Mas Amália é uma doçura também, com aquela ingenuidade de uma menina de três anos que me pergunta se o passador serve para caçar borboletas. Não pode ver-me a chorar que chora ela também por solidariedade. Não pode passar sem o seu 'Centinho (quer saber onde está, quando regressa da escola, se também vai dormir) para o bem e para o mal. Ri-se de tudo o que ele se ri, imita-o em tudo e segue-o pela casa fora. No outro dia, fez o seu primeiro puzzle pela primeira vez e ficou super orgulhosa. Desenha muito melhor do que o irmão com a mesma idade e faz tudo com muito mais cuidado do que o irmão: com três anos, quase pode tomar duche sozinha.

Não herdou a feminilidade da sua mãe, infelizmente. Mas chega a casa e só quer vestidos de princesa, tudo deve ser cor de rosa, quer o laço e os sapatos da Minnie. Gosta de fios e pulseiras, quer cremes como gente grande e anda a chatear-me para furar as orelhas. É um balanço muito curioso entre todas as coisas de meninas e dois irmãos que não estão obviamente para aí virados. Amália tanto joga à bola como está pela casa varrendo o chão, divide a atenção pela Princesa Sofia e pela Patrulha Pata - no fim, guarda o melhor de dois mundos.
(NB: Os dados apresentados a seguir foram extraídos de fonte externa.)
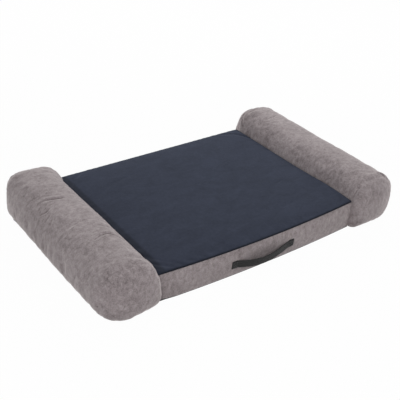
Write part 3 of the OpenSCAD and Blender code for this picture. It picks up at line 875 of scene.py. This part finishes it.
def webbing():
    """Woven polypropylene webbing: flat yarns with a soft gloss, in rows 2.2 mm apart that
    lean to and fro like a herringbone, and a denser edge."""
    material, tree = new_material("black_woven_webbing")
    place = add(tree, "TexCoord").outputs["Object"]
    apart = add(tree, "SeparateXYZ", {"Vector": place})
    fold = add(tree, "Math", {0: apart.outputs["Z"], 1: 0.0044}, operation="PINGPONG")
    lean = add(tree, "Math", {0: fold, 1: 0.8, 2: apart.outputs["X"]}, operation="MULTIPLY_ADD")
    turns = add(tree, "Math", {0: lean, 1: 2 * math.pi / 0.0022}, operation="MULTIPLY")
    yarn = add(tree, "Math", {0: turns}, operation="SINE")
    rows = add(tree, "Math", {0: apart.outputs["Z"], 1: 2 * math.pi / 0.0022}, operation="MULTIPLY")
    warp = add(tree, "Math", {0: rows}, operation="SINE")
    weave = add(tree, "Math", {0: warp, 1: 0.4, 2: yarn}, operation="MULTIPLY_ADD")
    fibre = add(tree, "TexNoise", {"Vector": place, "Scale": 1200, "Detail": 2})
    lift = add(tree, "Math", {0: fibre, 1: 0.6, 2: weave}, operation="MULTIPLY_ADD")
    bump = add(tree, "Bump", {"Height": lift, "Strength": 0.5, "Distance": 0.0005})
    tones = add(tree, "ValToRGB", {"Fac": weave}, [(0, "#111112"), (1, "#1e1e1f")])
    skin = add(tree, "BsdfPrincipled", {"Base Color": tones, "Roughness": 0.62,
               "Specular IOR Level": 0.25, "Sheen Weight": 0.05, "Normal": bump})
    add(tree, "OutputMaterial", {"Surface": skin})
    return material


black_web = webbing()


def strap_place(share, across, through=0.0):
    """A place of the free webbing: share along it and across it from -1 to 1. The left half
    hangs a little lower and stands out a little further."""
    tilt = (strap_tilt + strap_twist * share) * (1 - share**2) ** 2
    bow = (1 - share**2) ** 1.15
    x = handle_x + share * free_half
    y = front_line(x, handle_z) - top_layer - (strap_bow - top_layer) * bow * (1 - 0.24 * share)
    z = handle_z - strap_sag * bow * (1 - 0.16 * share)
    w = across * strap_w / 2
    return np.stack([x, y + w * np.sin(tilt) - through * np.cos(tilt),
                     z + w * np.cos(tilt) + through * np.sin(tilt)], 1)


def strap_run(name, start, end, columns):
    """A stretch of the webbing, between two shares of its length."""
    strap, u, v = grid(name, columns, 8)
    # the woven edges are drawn in a little, so the webbing is very slightly cupped
    put_points(strap, strap_place(between(start, end, u), v, 0.0003 * (1 - v**2)))
    thicken(strap, strap_t, 0)
    apply_modifier(strap, "BEVEL", width=0.0006, segments=2, limit_method="ANGLE")
    smooth(strap, 40)
    return strap


middle_web = strap_run("handle_strap_webbing", -swing_share, swing_share, 48)
wear(middle_web, black_web, "handle", "handle_strap")
for side, word in ((-1, "left"), (1, "right")):
    leg = strap_run(f"handle_{word}_leg_webbing", min(side, side * swing_share),
                    max(side, side * swing_share), 44)
    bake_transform(leg)
    wear(leg, black_web, None, f"handle_{word}_leg")


def on_band(side):
    """The frame of a stitched end: X along the band, Y into it and Z up."""
    x = handle_x + side * (handle_l - strap_end) / 2
    step = 0.001
    along = Vector((2 * step, front_line(x + step, handle_z) - front_line(x - step, handle_z), 0))
    upward = Vector((0, front_line(x, handle_z + step) - front_line(x, handle_z - step), 2 * step))
    along.normalize()
    inward = upward.cross(along).normalized()
    upward = along.cross(inward)
    turn = Matrix((along, inward, upward)).transposed().to_4x4()
    return Matrix.Translation((x, front_line(x, handle_z), handle_z)) @ turn


def merged(name, parts):
    """Joins the parts into the first of them."""
    only(*parts)
    bpy.ops.object.join()
    parts[0].name = parts[0].data.name = name
    return parts[0]


def one_stitch():
    """A stitch of bonded thread, 2.6 mm long, which dips into the cloth at both ends."""
    thread_r = 0.00042
    half = 0.0013
    thread = made(bpy.ops.mesh.primitive_uv_sphere_add, segments=8, ring_count=7, radius=thread_r,
                  rotation=(0, math.pi / 2, 0))
    bpy.ops.object.transform_apply(location=False, rotation=True, scale=False)
    co = points_of(thread)
    co[:, 0] *= half / thread_r
    co[:, 1] += 0.0003 * (co[:, 0] / half) ** 2
    put_points(thread, co)
    return thread


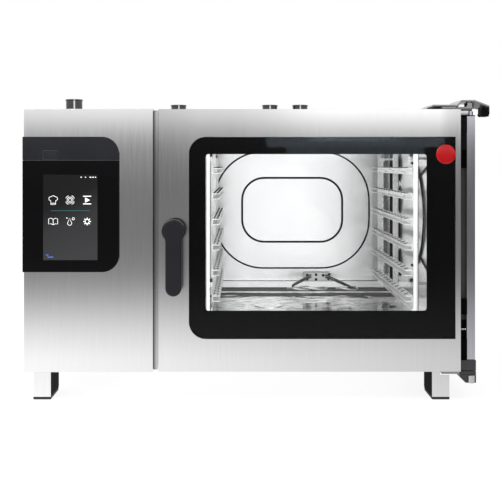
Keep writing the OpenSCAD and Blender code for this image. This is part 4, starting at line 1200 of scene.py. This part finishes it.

Eu sei que me queixo muito dela. Eu examino as minhas reacções e reconheço que talvez dê demasiada importância às coisas más em detrimento de todas as coisas boas que a nossa filha faz, traz e é. Muitas vezes o cansaço não ajuda nada. Muitas vezes há um irmão que precisa de ajuda nos trabalhos de casa e outro que precisa de colo para acalmar os dentes que aí estão. E ela está no meio, a precisar do mesmo colo, a precisar que cantemos com ela ou que nos sentemos a ver um livro com calma. E eu sei que os outros também precisam de mim mas o meu compromisso é também com ela, para que ela nunca se sinta posta de parte e perca, finalmente, este síndrome de filho do meio.